Viti v. Franklin General Hospital

190 A.D.2d 790 | N.Y. App. Div. | 1993

—In an action to recover damages, inter alia, for wrongful death, the plaintiff appeals from so much of an order of the Supreme Court, Nassau County (Christ, J.), entered November 28, 1990, as granted the motion of the defendant Edward T. Davison for summary judgment dismissing the complaint insofar as it is asserted against him.

Ordered that the order is reversed insofar as appealed from, on the law, with costs, and the respondent’s motion is denied.

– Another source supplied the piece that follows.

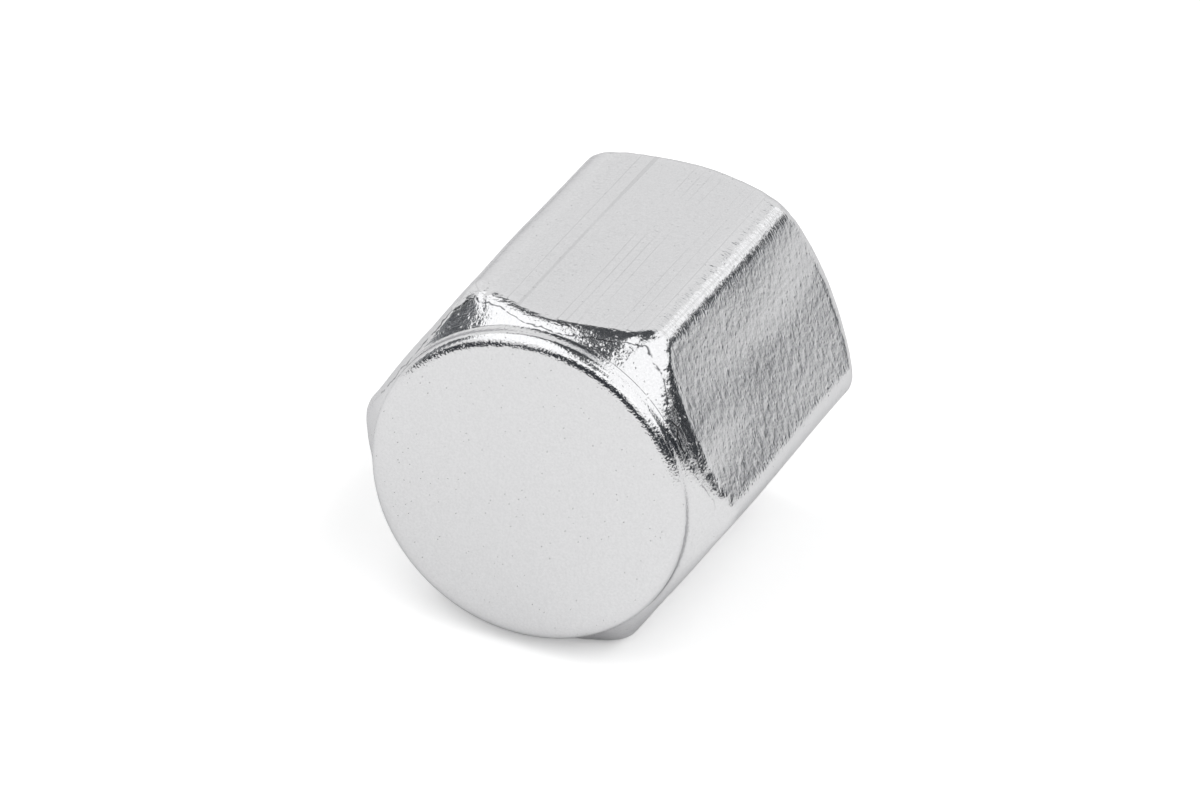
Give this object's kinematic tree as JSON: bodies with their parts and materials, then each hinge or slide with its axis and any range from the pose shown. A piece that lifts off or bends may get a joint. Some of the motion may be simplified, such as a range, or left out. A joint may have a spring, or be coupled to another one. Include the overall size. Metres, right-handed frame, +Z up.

The respondent’s medical expert’s bare conclusory assertions that (1) the respondent conformed to accepted medical practices, (2) the cause of the plaintiffs decedent’s death could not have been reasonably diagnosed, and (3) even if the cause of death could be diagnosed it could not have been successfully treated, were insufficient to establish the respondent’s entitlement to judgment as a matter of law (see, Winegrad v New York Univ. Med. Ctr., 64 NY2d 851; Canosa v Abadir, 165 AD2d 823; Montalbano v North Shore Univ. Hosp., 154 AD2d 579). Additionally, the respondent’s medical expert’s conclusions were completely contradicted by the plaintiff’s medical expert, leaving a conflict of medical opinion that should be resolved by a finder of fact (see, Taype v City of New York, 82 AD2d 648; Kallenberg v Beth Israel Hosp., 45 AD2d 177, affd *79137 NY2d 719). Moreover, since the deposition of the respondent had not yet taken place, summary judgment was premature. Mangano, P. J., Sullivan, O’Brien, Ritter and Pizzuto, JJ., concur.